Exploring the Lives of Asian American Men: Racial Identity, Male Role Norms, Gender Role Conflict, and Prejudicial Attitudes
Liu, William Ming
Pope-Davis, Donald B.
MetadataShow full item record
Much of the literature on masculinity has focused on the lives of White men. The literature assumed that White male experiences were ubiquitous for all men. Although some literature has begun to explore the lives of men of color, no empirical studies could be found that investigated the experiences of Asian American men from a racial identity perspective. Using racial identity to examine the lives of Asian American men was important since Asian American men, historically and contemporarily, encounter racism, yet no studies could be found that examined racism specifically among Asian American men.
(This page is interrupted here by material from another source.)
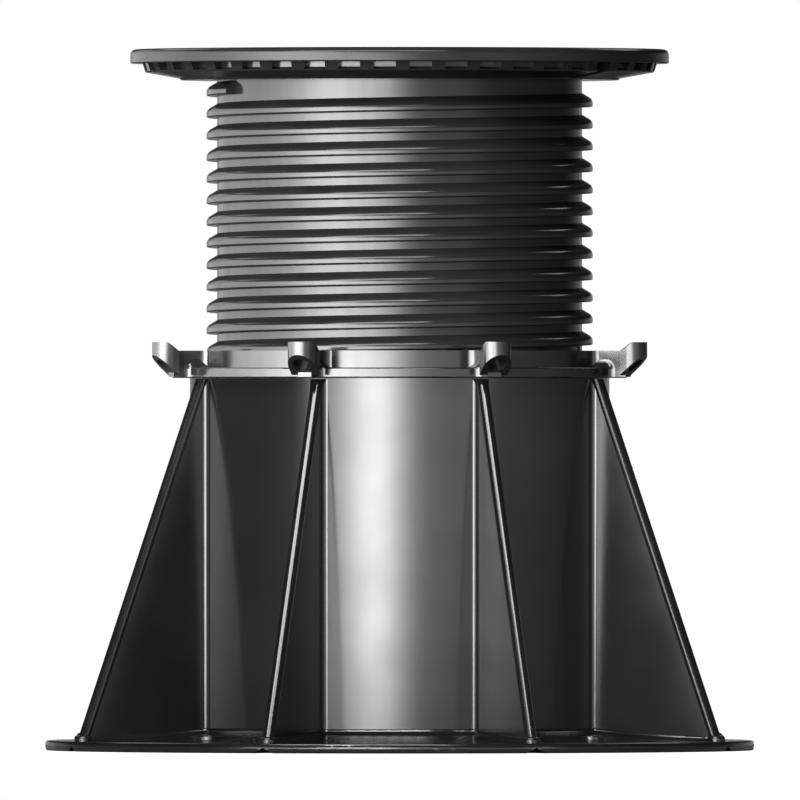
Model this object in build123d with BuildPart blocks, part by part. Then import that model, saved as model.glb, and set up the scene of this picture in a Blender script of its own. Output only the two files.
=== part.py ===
import os
from math import hypot

from build123d import *

# An adjustable pedestal that carries decking or paving above a flat roof.
# Four plastic mouldings: a flanged base tube with gussets, a ring nut that rests on the tube,
# a threaded stem that the nut raises and lowers, and a head plate that turns on the stem.
# Millimetres, +Z up, origin at the centre of the base's underside. The front faces -Y.

# Screw thread, one start, right-handed. The lower flank of the stem's tooth carries the load.
thread_pitch = 6.1
thread_depth = 3.0
tooth_root_width = 4.1
tooth_crest_width = 2.1
tooth_lower_rise = 0.2  # of the lower flank, from root to crest
tooth_embed = 0.4  # how far a tooth's foot reaches into the wall that carries it
thread_clearance = 0.35
thread_end_angle = -153.8  # where the stem's thread stops under the head, from +X
thread_end_gap = 0.1  # from the end of the stem's tooth to the flange

# Clearances between the pieces
stem_clearance = 2.0  # stem's thread to the base's bore
seat_clearance = 0.3  # ring nut to the tube that it turns on
spigot_clearance = 0.3  # head plate's spigot to the stem's bore
gusset_top_clearance = 0.3  # ring nut's skirt to the gussets' tops
sleeve_end_clearance = 0.5  # under the ring nut's sleeve

# Threaded stem with its flange
stem_root_radius = 51.5
stem_wall = 3.5
stem_length = 106.0  # below the flange
stem_foot_chamfer = 0.8
stem_extension = 76.3  # from the ring nut's top to the flange's underside, as shown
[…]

The purpose of this study was to examine the relationships between racial identity, male role norms, gender role conflict, and prejudicial attitudes. 323 Asian American men were surveyed from public, private, and community colleges on the East and West coast. Participants were given the People of Color Racial Identity Attitude Scale (POCRIAS, Helms, 1995), Gender Role Conflict Scale (GRCS, O'Neil et al., 1986), Male Role Norms Inventory (MRNI, Levant et al., 1992), Quick Discrimination Index (QDI, Ponterotto et al., 1995), and a demographic form. Results from correlations show small relationships between Conformity, Internalization, and prejudicial attitudes. Similarly, relationships between GRCS and MRNI subscale and total scores show some small to modest relationships. A two-way ANOVA showed differences in prejudicial attitudes between those who had never taken a multicultural education course and those who had taken two or more courses. Finally, two hierarchical multiple regressions were conducted. In the first regression, the GRCS total score was the criterion and the predictors were POCRIAS subscales and prejudicial attitudes. Dissonance, Immersion/Resistance, and Internalization subscales were significant predictors. In the second regression, the MRNI Traditional Masculine Attitude score was the criterion and POCRIAS and prejudicial attitudes were predictors. Immersion/Resistance, Internalization, and prejudicial attitudes were significant predictors. Because the variance accounted for in the correlations and regressions were small, results suggest that potentially, other variables such as Asian cultural values and age may be playing a role in the experiences of Asian American men. The strengths and limitations, counseling implications, and recommendations for future research are also presented.